_DATASET EXTRACT_.
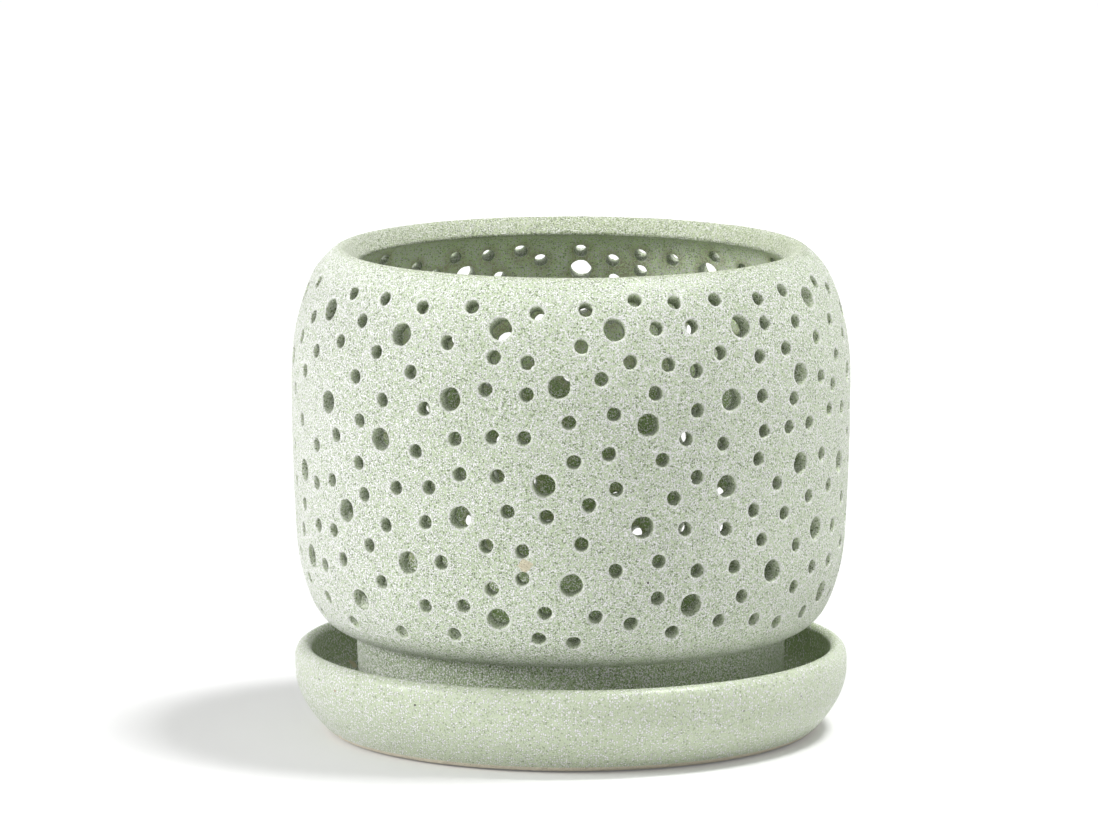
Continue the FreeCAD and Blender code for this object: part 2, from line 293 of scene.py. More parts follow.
class Mesh:
    """Points and faces gathered for one object, with a value of each shade at each point."""

    SHADES = ("inner", "bore", "bare", "burr", "rim", "edge", "under")

    def __init__(self):
        self.points = []
        self.faces = []
        self.shades = {shade: [] for shade in self.SHADES}
        self.count = 0

    def add(self, points, **shades):
        """Adds points and returns their numbers."""
        points = np.asarray(points).reshape(-1, 3)
        self.points.append(points)
        for shade in self.SHADES:
            self.shades[shade].append(np.broadcast_to(shades.get(shade, 0.0), (len(points),)))
        first = self.count
        self.count += len(points)
        return np.arange(first, self.count)

    def bridge(self, low, high):
        """Quads round from one closed row of points to the next."""
        quads = np.stack([low, np.roll(low, -1), np.roll(high, -1), high], axis=1)
        self.faces += quads.tolist()

    def fan(self, row, middle, upward):
        following = np.roll(row, -1)
        for here, there in zip(row.tolist(), following.tolist()):
            self.faces.append((here, there, middle) if upward else (there, here, middle))

    def build(self, name):
        data = bpy.data.meshes.new(name)
        data.from_pydata(np.vstack(self.points).tolist(), [], self.faces)
        data.polygons.foreach_set("use_smooth", np.ones(len(data.polygons), bool))
        for shade in self.SHADES:
            values = np.concatenate(self.shades[shade]).astype(np.float32)
            data.attributes.new(shade, "FLOAT", "POINT").data.foreach_set("value", values)
        data.update()
        piece = bpy.data.objects.new(name, data)
        bpy.context.scene.collection.objects.link(piece)
        return piece


def linked(pairs, count):
    """A label for each of count points, the same for points that pairs join."""
    label = np.arange(count)
    while True:
        lowest = label[pairs].min(axis=1)
        fresh = label.copy()
        np.minimum.at(fresh, pairs[:, 0], lowest)
        np.minimum.at(fresh, pairs[:, 1], lowest)
        fresh = fresh[fresh]
        if (fresh == label).all():
            return label
        label = fresh


def faces_within(mesh, outer, inner, low):
    """Corners, centres and areas of the triangles inside the wall, which are those of its bores."""
    count = len(mesh.polygons)
    centres = np.empty(count * 3)
    mesh.polygons.foreach_get("center", centres)
    centres = centres.reshape(-1, 3)
    areas = np.empty(count)
    mesh.polygons.foreach_get("area", areas)
    corners = np.empty(len(mesh.loops), np.int32)
    mesh.loops.foreach_get("vertex_index", corners)
    radius = np.hypot(centres[:, 0], centres[:, 1])
    height = centres[:, 2]
    outside = np.interp(height, outer[:, 1], outer[:, 0])
    inside = np.interp(height, inner[::-1, 1], inner[::-1, 0])
    within = (radius < outside - BORE_CLEAR) & (radius > inside + BORE_CLEAR) & (height > low)
    return corners.reshape(-1, 3)[within], centres[within], areas[within]


def read_holes(node, skin, outer, inner, start, end):
    """Every hole that goes through the turned wall of a node."""
    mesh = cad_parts[node].data
    low = skin.at(start, skin.height)[0] + BORE_CLEAR
    corners, centres, areas = faces_within(mesh, outer, inner, low)
    places = np.empty(len(mesh.vertices) * 3)
    mesh.vertices.foreach_get("co", places)
    used, corners = np.unique(corners, return_inverse=True)
    places = places.reshape(-1, 3)[used]
    welded, index = np.unique(np.round(places / WELD).astype(np.int64), axis=0, return_inverse=True)
    corners = index.reshape(-1)[corners].reshape(-1, 3)
    label = linked(np.vstack([corners[:, :2], corners[:, 1:]]), len(welded))
    group = label[corners[:, 0]]
    holes = []
    for name in np.unique(group):
        mine = group == name
        centre = np.average(centres[mine], axis=0, weights=areas[mine])
        points = welded[np.unique(corners[mine])] * WELD
        holes.append(fitted_hole(skin, centre, points, start, end))
    return sorted(holes)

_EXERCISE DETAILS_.
Using the listing above, reproduce each line without omission.

_TASK ANSWER_.
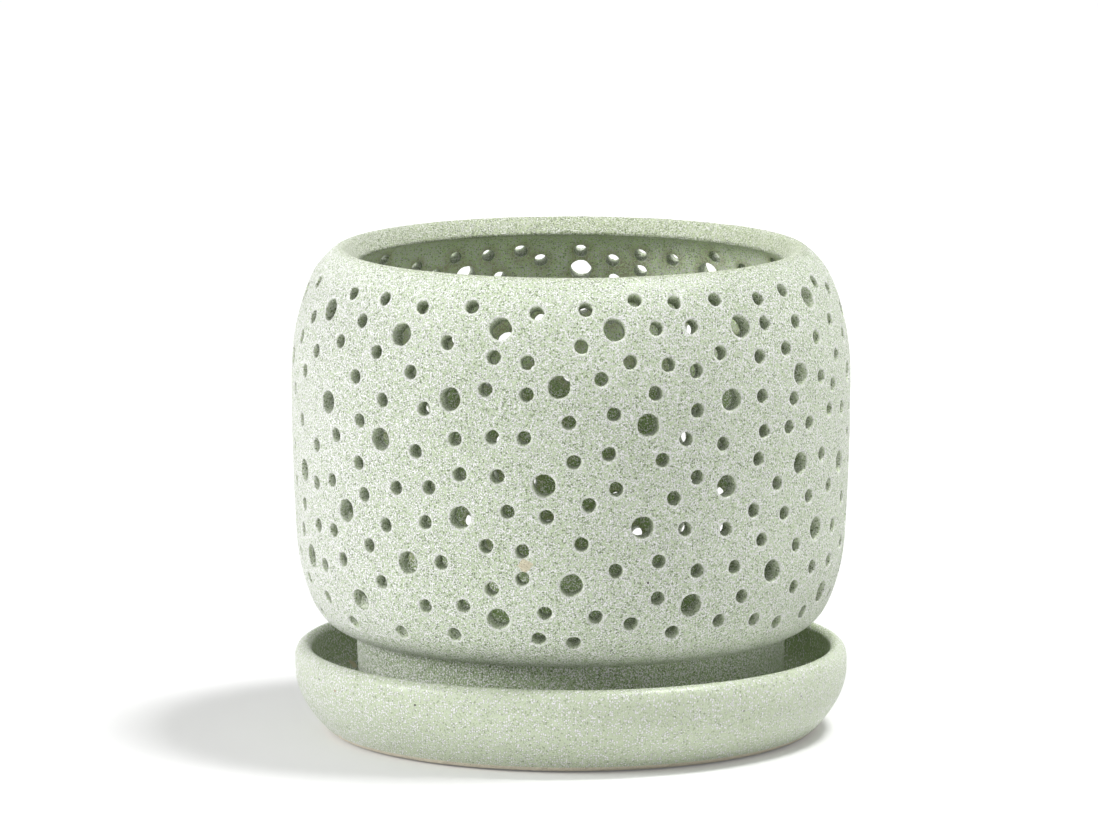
Continue the FreeCAD and Blender code for this object: part 2, from line 293 of scene.py. More parts follow.
class Mesh:
    """Points and faces gathered for one object, with a value of each shade at each point."""

    SHADES = ("inner", "bore", "bare", "burr", "rim", "edge", "under")

    def __init__(self):
        self.points = []
        self.faces = []
        self.shades = {shade: [] for shade in self.SHADES}
        self.count = 0

    def add(self, points, **shades):
        """Adds points and returns their numbers."""
        points = np.asarray(points).reshape(-1, 3)
        self.points.append(points)
        for shade in self.SHADES:
            self.shades[shade].append(np.broadcast_to(shades.get(shade, 0.0), (len(points),)))
        first = self.count
        self.count += len(points)
        return np.arange(first, self.count)

    def bridge(self, low, high):
        """Quads round from one closed row of points to the next."""
        quads = np.stack([low, np.roll(low, -1), np.roll(high, -1), high], axis=1)
        self.faces += quads.tolist()

    def fan(self, row, middle, upward):
        following = np.roll(row, -1)
        for here, there in zip(row.tolist(), following.tolist()):
            self.faces.append((here, there, middle) if upward else (there, here, middle))

    def build(self, name):
        data = bpy.data.meshes.new(name)
        data.from_pydata(np.vstack(self.points).tolist(), [], self.faces)
        data.polygons.foreach_set("use_smooth", np.ones(len(data.polygons), bool))
        for shade in self.SHADES:
            values = np.concatenate(self.shades[shade]).astype(np.float32)
            data.attributes.new(shade, "FLOAT", "POINT").data.foreach_set("value", values)
        data.update()
        piece = bpy.data.objects.new(name, data)
        bpy.context.scene.collection.objects.link(piece)
        return piece


def linked(pairs, count):
    """A label for each of count points, the same for points that pairs join."""
    label = np.arange(count)
    while True:
        lowest = label[pairs].min(axis=1)
        fresh = label.copy()
        np.minimum.at(fresh, pairs[:, 0], lowest)
        np.minimum.at(fresh, pairs[:, 1], lowest)
        fresh = fresh[fresh]
        if (fresh == label).all():
            return label
        label = fresh


def faces_within(mesh, outer, inner, low):
    """Corners, centres and areas of the triangles inside the wall, which are those of its bores."""
    count = len(mesh.polygons)
    centres = np.empty(count * 3)
    mesh.polygons.foreach_get("center", centres)
    centres = centres.reshape(-1, 3)
    areas = np.empty(count)
    mesh.polygons.foreach_get("area", areas)
    corners = np.empty(len(mesh.loops), np.int32)
    mesh.loops.foreach_get("vertex_index", corners)
    radius = np.hypot(centres[:, 0], centres[:, 1])
    height = centres[:, 2]
    outside = np.interp(height, outer[:, 1], outer[:, 0])
    inside = np.interp(height, inner[::-1, 1], inner[::-1, 0])
    within = (radius < outside - BORE_CLEAR) & (radius > inside + BORE_CLEAR) & (height > low)
    return corners.reshape(-1, 3)[within], centres[within], areas[within]


def read_holes(node, skin, outer, inner, start, end):
    """Every hole that goes through the turned wall of a node."""
    mesh = cad_parts[node].data
    low = skin.at(start, skin.height)[0] + BORE_CLEAR
    corners, centres, areas = faces_within(mesh, outer, inner, low)
    places = np.empty(len(mesh.vertices) * 3)
    mesh.vertices.foreach_get("co", places)
    used, corners = np.unique(corners, return_inverse=True)
    places = places.reshape(-1, 3)[used]
    welded, index = np.unique(np.round(places / WELD).astype(np.int64), axis=0, return_inverse=True)
    corners = index.reshape(-1)[corners].reshape(-1, 3)
    label = linked(np.vstack([corners[:, :2], corners[:, 1:]]), len(welded))
    group = label[corners[:, 0]]
    holes = []
    for name in np.unique(group):
        mine = group == name
        centre = np.average(centres[mine], axis=0, weights=areas[mine])
        points = welded[np.unique(corners[mine])] * WELD
        holes.append(fitted_hole(skin, centre, points, start, end))
    return sorted(holes)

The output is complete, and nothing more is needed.